该代码实际上取自其github页面上的stanford cs20si mnist示例(请检查您是否想要全面引入tensorflow,或者甚至跟上新的变化),也就是说,他们的示例非常完美,我即使比较tf图,它们看起来也一样。我的代码和代码之间的唯一区别是数据集api(通过从目录中读取图像文件获取输入),类数和丢失。
即是,这是代码:
import os
import numpy as np
os.environ['TF_CPP_MIN_LOG_LEVEL'] = '2'
import time
import tensorflow as tf
from data_pipeline2 import ImageDataGenerator
from model.ResNetBest import network as forward_pass
from model.ResNetBest import loss as lossfn
import utils
EPOCHS = 20
class ConvNet(object):
def __init__(self):
self.lr = 0.001
self.batch_size = 2
self.keep_prob = tf.constant(0.75)
self.gstep = tf.Variable(0, dtype=tf.int32,
trainable=False, name='global_step')
self.n_classes = 1
self.skip_step = 20
# self.n_test = 10000
self.training = True
def get_data(self):
with tf.name_scope('data'):
train_data = ImageDataGenerator(directory="C:\\Users\\A123\\Desktop\\TRAIN",
horizontal_flip=True, vertical_flip=True, rescale=True, normalize=True,
color_jitter=True, epochs=1, batch_size=self.batch_size, num_cpus=20).dataset_pipeline()
test_data = ImageDataGenerator(directory="C:\\Users\\A123\\Desktop\\TRAIN",
horizontal_flip=False, vertical_flip=False, rescale=False, normalize=False,
color_jitter=True, epochs=1, batch_size=self.batch_size, num_cpus=20).dataset_pipeline()
iterator = tf.data.Iterator.from_structure(train_data.output_types,
train_data.output_shapes)
self.img, self.label = iterator.get_next()
self.img = tf.reshape(self.img, [-1, 389, 389, 3])

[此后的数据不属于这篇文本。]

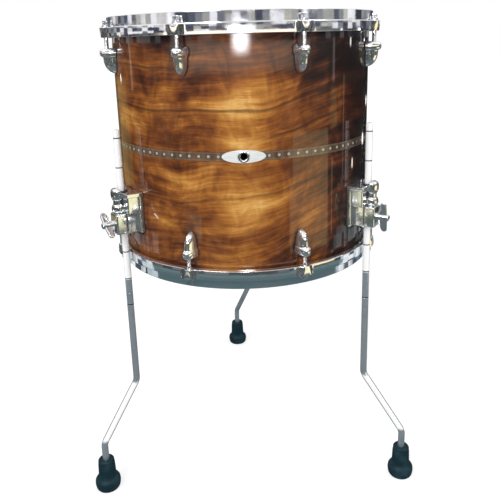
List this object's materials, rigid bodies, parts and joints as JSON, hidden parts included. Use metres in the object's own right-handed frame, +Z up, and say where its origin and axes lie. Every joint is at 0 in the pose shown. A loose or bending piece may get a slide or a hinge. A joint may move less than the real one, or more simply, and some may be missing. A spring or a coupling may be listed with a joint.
{
  "type": "floor_tom",
  "caption": "Floor tom drum: lacquered wood shell with an inlay band, two heads in cast hoops with lugs and tension rods, and three height-adjustable legs in clamp brackets",
  "frame": {"origin": "on the floor under the middle of the whole drum's footprint, feet included", "axes": "+Z up along the drum's axis, the air vent and the two front legs face -Y"},
  "size_m": [0.5186, 0.5227, 0.735],
  "materials": {
    "lacquered_wood": "figured brown veneer under clear gloss lacquer",
    "pearl": "gloss",
    "chrome": "polished",
    "steel": "plated",
    "aluminium": "satin",
    "coated_film": "matte coating",
    "rubber": "matte",
    "nylon": "satin"
  },
  "bodies": {
    "drum": {"shell": "lacquered_wood", "inlay_band": "pearl", "air_vent": "chrome", "vent_plate": "chrome", "lug_batter_1": "chrome", "lug_batter_2": "chrome", "lug_batter_3": "chrome", "lug_batter_4": "chrome", "lug_batter_5": "chrome", "lug_batter_6": "chrome", "lug_batter_7": "chrome", "lug_batter_8": "chrome", "lug_resonant_1": "chrome", "lug_resonant_2": "chrome", "lug_resonant_3": "chrome", "lug_resonant_4": "chrome", "lug_resonant_5": "chrome", "lug_resonant_6": "chrome", "lug_resonant_7": "chrome", "lug_resonant_8": "chrome", "bracket_left": "chrome", "bracket_right": "chrome", "bracket_back": "chrome"},
    "batter_head": {"batter_hoop": "chrome", "batter_flesh_hoop": "aluminium", "batter_film": "coated_film"},
    "rod_batter_1": {"rod_batter_1": "steel"},
    "rod_batter_2": {"rod_batter_2": "steel"},
    "rod_batter_3": {"rod_batter_3": "steel"},
    "rod_batter_4": {"rod_batter_4": "steel"},
    "rod_batter_5": {"rod_batter_5": "steel"},
    "rod_batter_6": {"rod_batter_6": "steel"},
    "rod_batter_7": {"rod_batter_7": "steel"},
    "rod_batter_8": {"rod_batter_8": "steel"},
    "resonant_head": {"resonant_hoop": "chrome", "resonant_flesh_hoop": "aluminium", "resonant_film": "coated_film"},
    "rod_resonant_1": {"rod_resonant_1": "steel"},
    "rod_resonant_2": {"rod_resonant_2": "steel"},
    "rod_resonant_3": {"rod_resonant_3": "steel"},
    "rod_resonant_4": {"rod_resonant_4": "steel"},
    "rod_resonant_5": {"rod_resonant_5": "steel"},
    "rod_resonant_6": {"rod_resonant_6": "steel"},
    "rod_resonant_7": {"rod_resonant_7": "steel"},
    "rod_resonant_8": {"rod_resonant_8": "steel"},
    "bushing_left": {"leg_bushing_left": "nylon"},
    "leg_left": {"leg_left": "chrome", "foot_left": "rubber"},
    "jaw_left": {"clamp_jaw_left": "chrome"},
    "wing_left": {"wing_bolt_left": "chrome"},
    "bushing_right": {"leg_bushing_right": "nylon"},
    "leg_right": {"leg_right": "chrome", "foot_right": "rubber"},
    "jaw_right": {"clamp_jaw_right": "chrome"},
    "wing_right": {"wing_bolt_right": "chrome"},
    "bushing_back": {"leg_bushing_back": "nylon"},
    "leg_back": {"leg_back": "chrome", "foot_back": "rubber"},
    "jaw_back": {"clamp_jaw_back": "chrome"},
    "wing_back": {"wing_bolt_back": "chrome"}
  },
  "joints": [
    {"name": "batter_head_travel", "type": "slide", "parent": "drum", "child": "batter_head", "axis": [0, 0, 1], "range_m": [0, 0.002]},
    {"name": "rod_batter_1_turn", "type": "hinge", "parent": "batter_head", "child": "rod_batter_1", "pos_m": [0.19504, 0.03708, 0.72], "axis": [0, 0, 1], "range_deg": [0, 681.5]},
    {"name": "rod_batter_2_turn", "type": "hinge", "parent": "batter_head", "child": "rod_batter_2", "pos_m": [0.07884, 0.15327, 0.72], "axis": [0, 0, 1], "range_deg": [0, 681.5]},
    {"name": "rod_batter_3_turn", "type": "hinge", "parent": "batter_head", "child": "rod_batter_3", "pos_m": [-0.08548, 0.15327, 0.72], "axis": [0, 0, 1], "range_deg": [0, 681.5]},
    {"name": "rod_batter_4_turn", "type": "hinge", "parent": "batter_head", "child": "rod_batter_4", "pos_m": [-0.20168, 0.03708, 0.72], "axis": [0, 0, 1], "range_deg": [0, 681.5]},
    {"name": "rod_batter_5_turn", "type": "hinge", "parent": "batter_head", "child": "rod_batter_5", "pos_m": [-0.20168, -0.12725, 0.72], "axis": [0, 0, 1], "range_deg": [0, 681.5]},
    {"name": "rod_batter_6_turn", "type": "hinge", "parent": "batter_head", "child": "rod_batter_6", "pos_m": [-0.08548, -0.24344, 0.72], "axis": [0, 0, 1], "range_deg": [0, 681.5]},
    {"name": "rod_batter_7_turn", "type": "hinge", "parent": "batter_head", "child": "rod_batter_7", "pos_m": [0.07884, -0.24344, 0.72], "axis": [0, 0, 1], "range_deg": [0, 681.5]},
    {"name": "rod_batter_8_turn", "type": "hinge", "parent": "batter_head", "child": "rod_batter_8", "pos_m": [0.19504, -0.12725, 0.72], "axis": [0, 0, 1], "range_deg": [0, 681.5]},
    {"name": "resonant_head_travel", "type": "slide", "parent": "drum", "child": "resonant_head", "axis": [0, 0, -1], "range_m": [0, 0.002]},
    {"name": "rod_resonant_1_turn", "type": "hinge", "parent": "resonant_head", "child": "rod_resonant_1", "pos_m": [0.19504, 0.03708, 0.37], "axis": [0, 0, -1], "range_deg": [0, 681.5]},
    {"name": "rod_resonant_2_turn", "type": "hinge", "parent": "resonant_head", "child": "rod_resonant_2", "pos_m": [0.19504, -0.12725, 0.37], "axis": [0, 0, -1], "range_deg": [0, 681.5]},
    {"name": "rod_resonant_3_turn", "type": "hinge", "parent": "resonant_head", "child": "rod_resonant_3", "pos_m": [0.07884, -0.24344, 0.37], "axis": [0, 0, -1], "range_deg": [0, 681.5]},
    {"name": "rod_resonant_4_turn", "type": "hinge", "parent": "resonant_head", "child": "rod_resonant_4", "pos_m": [-0.08548, -0.24344, 0.37], "axis": [0, 0, -1], "range_deg": [0, 681.5]},
    {"name": "rod_resonant_5_turn", "type": "hinge", "parent": "resonant_head", "child": "rod_resonant_5", "pos_m": [-0.20168, -0.12725, 0.37], "axis": [0, 0, -1], "range_deg": [0, 681.5]},
    {"name": "rod_resonant_6_turn", "type": "hinge", "parent": "resonant_head", "child": "rod_resonant_6", "pos_m": [-0.20168, 0.03708, 0.37], "axis": [0, 0, -1], "range_deg": [0, 681.5]},
    {"name": "rod_resonant_7_turn", "type": "hinge", "parent": "resonant_head", "child": "rod_resonant_7", "pos_m": [-0.08548, 0.15327, 0.37], "axis": [0, 0, -1], "range_deg": [0, 681.5]},
    {"name": "rod_resonant_8_turn", "type": "hinge", "parent": "resonant_head", "child": "rod_resonant_8", "pos_m": [0.07884, 0.15327, 0.37], "axis": [0, 0, -1], "range_deg": [0, 681.5]},
    {"name": "leg_left_swivel", "type": "hinge", "parent": "drum", "child": "bushing_left", "pos_m": [-0.18898, -0.17032, 0.4197], "axis": [0, 0, 1], "continuous": true},
    {"name": "leg_left_height", "type": "slide", "parent": "bushing_left", "child": "leg_left", "axis": [0, 0, 1], "range_m": [-0.085, 0.15]},
    {"name": "jaw_left_open", "type": "hinge", "parent": "drum", "child": "jaw_left", "pos_m": [-0.19625, -0.15954, 0.4197], "axis": [0, 0, -1], "range_deg": [0, 4]},
    {"name": "wing_bolt_left_turn", "type": "hinge", "parent": "jaw_left", "child": "wing_left", "pos_m": [-0.19737, -0.18864, 0.4372], "axis": [-0.829, -0.5592, 0], "range_deg": [0, 474]},
    {"name": "leg_right_swivel", "type": "hinge", "parent": "drum", "child": "bushing_right", "pos_m": [0.18234, -0.17032, 0.4197], "axis": [0, 0, 1], "continuous": true},
    {"name": "leg_right_height", "type": "slide", "parent": "bushing_right", "child": "leg_right", "axis": [0, 0, 1], "range_m": [-0.085, 0.15]},
    {"name": "jaw_right_open", "type": "hinge", "parent": "drum", "child": "jaw_right", "pos_m": [0.18961, -0.15954, 0.4197], "axis": [0, 0, 1], "range_deg": [0, 4]},
    {"name": "wing_bolt_right_turn", "type": "hinge", "parent": "jaw_right", "child": "wing_right", "pos_m": [0.19073, -0.18864, 0.4372], "axis": [0.829, -0.5592, 0], "range_deg": [0, 474]},
    {"name": "leg_back_swivel", "type": "hinge", "parent": "drum", "child": "bushing_back", "pos_m": [-0.00332, 0.17886, 0.4197], "axis": [0, 0, 1], "continuous": true},
    {"name": "leg_back_height", "type": "slide", "parent": "bushing_back", "child": "leg_back", "axis": [0, 0, 1], "range_m": [-0.085, 0.15]},
    {"name": "jaw_back_open", "type": "hinge", "parent": "drum", "child": "jaw_back", "pos_m": [0.00968, 0.17886, 0.4197], "axis": [0, 0, -1], "range_deg": [0, 4]},
    {"name": "wing_bolt_back_turn", "type": "hinge", "parent": "jaw_back", "child": "wing_back", "pos_m": [-0.01382, 0.19606, 0.4372], "axis": [0, 1, 0], "range_deg": [0, 474]}
  ],
  "couplings": [
    {"joint": "rod_batter_1_turn", "follows": "batter_head_travel", "rad_per_m": 5938.7},
    {"joint": "rod_batter_2_turn", "follows": "batter_head_travel", "rad_per_m": 5938.7},
    {"joint": "rod_batter_3_turn", "follows": "batter_head_travel", "rad_per_m": 5938.7},
    {"joint": "rod_batter_4_turn", "follows": "batter_head_travel", "rad_per_m": 5938.7},
    {"joint": "rod_batter_5_turn", "follows": "batter_head_travel", "rad_per_m": 5938.7},
    {"joint": "rod_batter_6_turn", "follows": "batter_head_travel", "rad_per_m": 5938.7},
    {"joint": "rod_batter_7_turn", "follows": "batter_head_travel", "rad_per_m": 5938.7},
    {"joint": "rod_batter_8_turn", "follows": "batter_head_travel", "rad_per_m": 5938.7},
    {"joint": "rod_resonant_1_turn", "follows": "resonant_head_travel", "rad_per_m": 5938.7},
    {"joint": "rod_resonant_2_turn", "follows": "resonant_head_travel", "rad_per_m": 5938.7},
    {"joint": "rod_resonant_3_turn", "follows": "resonant_head_travel", "rad_per_m": 5938.7},
    {"joint": "rod_resonant_4_turn", "follows": "resonant_head_travel", "rad_per_m": 5938.7},
    {"joint": "rod_resonant_5_turn", "follows": "resonant_head_travel", "rad_per_m": 5938.7},
    {"joint": "rod_resonant_6_turn", "follows": "resonant_head_travel", "rad_per_m": 5938.7},
    {"joint": "rod_resonant_7_turn", "follows": "resonant_head_travel", "rad_per_m": 5938.7},
    {"joint": "rod_resonant_8_turn", "follows": "resonant_head_travel", "rad_per_m": 5938.7},
    {"joint": "wing_bolt_left_turn", "follows": "jaw_left_open", "ratio": 118},
    {"joint": "wing_bolt_right_turn", "follows": "jaw_right_open", "ratio": 118},
    {"joint": "wing_bolt_back_turn", "follows": "jaw_back_open", "ratio": 118}
  ]
}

self.train_init = iterator.make_initializer(train_data) # initializer for train_data
self.test_init = iterator.make_initializer(test_data) # initializer for train_data
def inference(self):
self.logits = forward_pass.network(self.img)
def loss(self):
'''
define loss function
use softmax cross entropy with logits as the loss function
compute mean cross entropy, softmax is applied internally
'''
#
with tf.name_scope('loss'):
# entropy = tf.nn.softmax_cross_entropy_with_logits(labels=self.label, logits=self.logits)
# self.loss = tf.reduce_mean(entropy, name='loss')

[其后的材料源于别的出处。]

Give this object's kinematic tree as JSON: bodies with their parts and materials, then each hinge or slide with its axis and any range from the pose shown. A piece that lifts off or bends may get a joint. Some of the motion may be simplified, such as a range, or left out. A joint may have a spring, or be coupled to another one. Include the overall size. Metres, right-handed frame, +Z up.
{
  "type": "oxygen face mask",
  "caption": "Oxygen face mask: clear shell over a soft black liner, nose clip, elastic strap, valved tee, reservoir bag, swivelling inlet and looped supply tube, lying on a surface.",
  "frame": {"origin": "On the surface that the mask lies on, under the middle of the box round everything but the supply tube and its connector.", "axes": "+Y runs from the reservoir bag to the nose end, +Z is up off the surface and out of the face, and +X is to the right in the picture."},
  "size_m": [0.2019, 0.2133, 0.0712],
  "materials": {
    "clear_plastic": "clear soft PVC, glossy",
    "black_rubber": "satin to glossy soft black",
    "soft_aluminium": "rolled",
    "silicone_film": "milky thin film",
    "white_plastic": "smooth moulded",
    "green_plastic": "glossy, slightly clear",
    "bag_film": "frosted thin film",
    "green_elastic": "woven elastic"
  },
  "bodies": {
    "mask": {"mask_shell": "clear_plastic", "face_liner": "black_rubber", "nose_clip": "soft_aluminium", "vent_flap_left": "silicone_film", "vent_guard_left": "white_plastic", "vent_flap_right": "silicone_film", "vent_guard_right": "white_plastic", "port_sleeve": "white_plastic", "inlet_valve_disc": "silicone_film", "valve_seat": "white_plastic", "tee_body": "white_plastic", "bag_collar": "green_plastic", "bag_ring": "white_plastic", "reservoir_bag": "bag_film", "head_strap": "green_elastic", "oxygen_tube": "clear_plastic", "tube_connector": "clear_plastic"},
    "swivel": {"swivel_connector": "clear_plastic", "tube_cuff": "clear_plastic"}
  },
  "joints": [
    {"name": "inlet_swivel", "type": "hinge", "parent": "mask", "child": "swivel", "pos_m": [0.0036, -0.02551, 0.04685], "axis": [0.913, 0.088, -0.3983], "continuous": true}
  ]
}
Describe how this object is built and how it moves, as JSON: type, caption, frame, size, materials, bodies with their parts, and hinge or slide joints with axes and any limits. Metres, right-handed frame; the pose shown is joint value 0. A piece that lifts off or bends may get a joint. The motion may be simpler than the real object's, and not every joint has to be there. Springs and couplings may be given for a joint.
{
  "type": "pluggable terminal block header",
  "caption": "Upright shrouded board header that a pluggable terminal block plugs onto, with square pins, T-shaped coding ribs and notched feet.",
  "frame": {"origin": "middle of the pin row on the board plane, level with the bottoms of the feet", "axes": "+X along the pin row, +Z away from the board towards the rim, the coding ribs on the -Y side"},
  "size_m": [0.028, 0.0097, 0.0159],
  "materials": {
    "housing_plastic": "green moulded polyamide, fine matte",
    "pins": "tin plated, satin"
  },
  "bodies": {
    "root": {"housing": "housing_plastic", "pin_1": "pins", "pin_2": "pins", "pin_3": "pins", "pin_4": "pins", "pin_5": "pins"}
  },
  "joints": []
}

self.loss = lossfn.lossfn(self.logits, None, self.label)
def optimize(self):
'''
Define training op
using Adam Gradient Descent to minimize cost
'''
self.opt = tf.train.AdamOptimizer(self.lr).minimize(self.loss,
global_step=self.gstep)
def summary(self):
'''
Create summaries to write on TensorBoard
'''
with tf.name_scope('summaries'):
tf.summary.scalar('loss', self.loss)
tf.summary.scalar('accuracy', self.accuracy)
tf.summary.histogram('histogram loss', self.loss)
with tf.name_scope('debug'):
tf.summary.scalar('logits', tf.reduce_mean(self.logits))
self.summary_op = tf.summary.merge_all()
def eval(self):
'''
Count the number of right predictions in a batch
'''
with tf.name_scope('predict'):
# preds = tf.nn.sigmoid(self.logits)
preds = self.logits
# correct_preds = tf.equal(tf.argmax(preds, 1), tf.argmax(self.label, 1))
correct_preds = tf.equal(tf.cast(tf.round(preds), dtype=tf.int32), self.label)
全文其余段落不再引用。